Thank you for your letter.  I am not sure that I can be of much help to you, as I did not have hippies in mind when I spoke of the Land of Cockaigne as one form of Utopia.  The association was due to the Time writer, and I doubt very much that the Land of Cockaigne is really what the hippies are talking about.  Neither was it correct to describe me as a disciple of McLuhan, although he is a colleague and a good personal friend.

Letter to Walter Miale, 18 February 1969

. . . Korzybsky was, because of his anti‑literary bias, a person I was bound to have reservations about, but there was still the possibility that he might be, like Marshall McLuhan today, probing and prodding in directions that might turn out to be useful.

Letter to Walter J. Ong, S.J., 28 March 1973

. . . I saw Marshall [McLuhan] the other day at a meeting on Canadian Studies, where we were discussing the question of how difficult it is for students in this bilingual country to acquire a second language when they don’t possess a first one.

Letter to William Harmon,  13 August 1974

Harmon had requested (8 July 1974) the source of Joyce’s referring to Eliot as “the Bishop of Hippo,” which Frye quotes in his book on T.S. Eliot (pp. 67–8).  Frye replied that he wasn’t certain as he was quoting “orally from someone who had been working in the Joyce papers at Buffalo.”  Harmon responded with a note of thanks, which prompted Frye to write again to say “Marshall McLuhan was present when this tag from Joyce was quoted, and his memory of it may be more accurate than mine.”

Letter to Richard Kostelanetz, 7 January 1976

. . . Please don’t make me an enemy of Marshall McLuhan: I am personally very fond of him, and think the campus would be a much duller place without him.  I don’t always agree with him, but he doesn’t always agree with himself.

The statement of Colombo’s on page 16 strikes me as curious, but it’s your article. [John Robert Colombo had said that “McLuhan and Frye are Canada’s Aristotle and Plato.  McLuhan is the scientist, and Frye the mystical theorist, with the eternal paradigms and everlasting forms” (qtd. by Kostelanetz, Three Canadian Geniuses, 131).]

Letter to Andrew Foley, 20 April 1976

. . . I think psychologists are now moving away from the Freudian metaphors about an unconsciousness buried below a conscious mind, and are thinking more in terms of the division in the brain between the hemisphere controlling a linear and verbal activity and the one that is more spatially oriented.  It seems to me that the most important aspect of McLuhan is his role in the development of this conception.

Letter to Fr.
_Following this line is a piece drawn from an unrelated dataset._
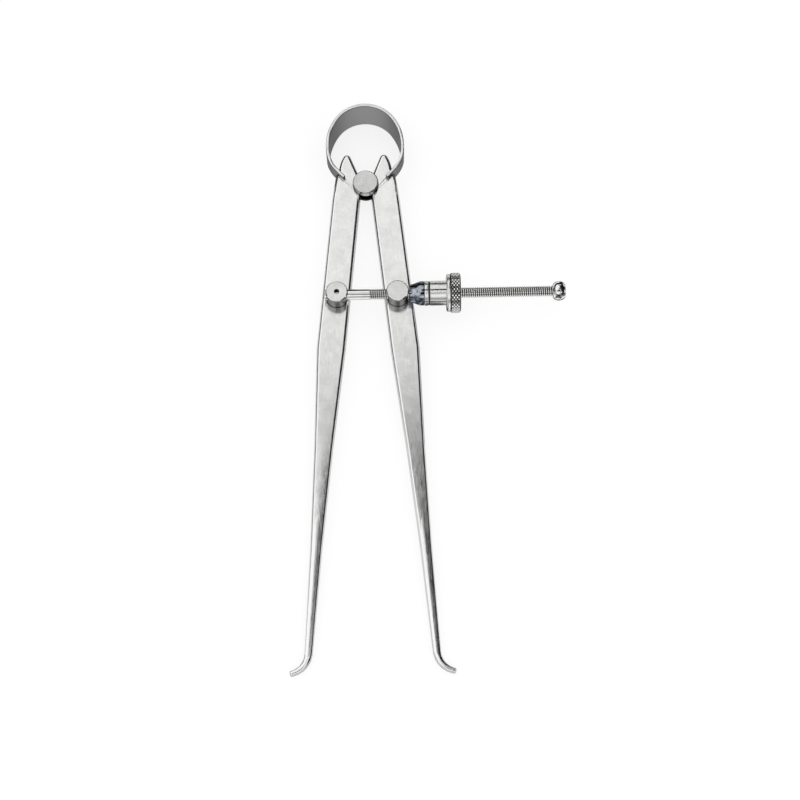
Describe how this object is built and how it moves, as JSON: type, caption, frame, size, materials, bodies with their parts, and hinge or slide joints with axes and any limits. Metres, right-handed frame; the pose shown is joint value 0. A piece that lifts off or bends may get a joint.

Walter Ong, December 1977

. . . I saw something of your student Patrick Hogan this year, but he left early.  I don’t know whether he was disappointed in what we did or didn’t do for him.  He was very keen, and one of his proposals was that he and Marshall and I should form a seminar to discuss Finnegans Wake, which hardly fitted my working schedule or, I should imagine, Marshall’s.

 

Letter to Barrington Nevitt, 20 September 1988

This is in connection with your letter about your proposed book on Marshall McLuhan.  I am sorry if I am unhelpful on this subject, but I doubt that I have anything very distinctive to say on the subject.  What I could say I said at the teacher’s awards meeting you referred to [Distinguished Teacher Awards, December 1987], but unfortunately I had no text for that talk.  I think I remember saying that Marshall was an extraordinary improviser in conversation, that he could take fire instantly from a chance remark, and that I have never known anyone to equal him on that score.  I also feel, whether I said it or not, that he was celebrated for the wrong reasons in the sixties, and then neglected for the wrong reasons later, so that a reassessment of his work and its value is badly needed.  I think what I chiefly learned from him, as an influence on me, was the role of discontinuity in communication, which he was one of the first people to understand the significance of.  Beyond that, I am afraid I am not much use.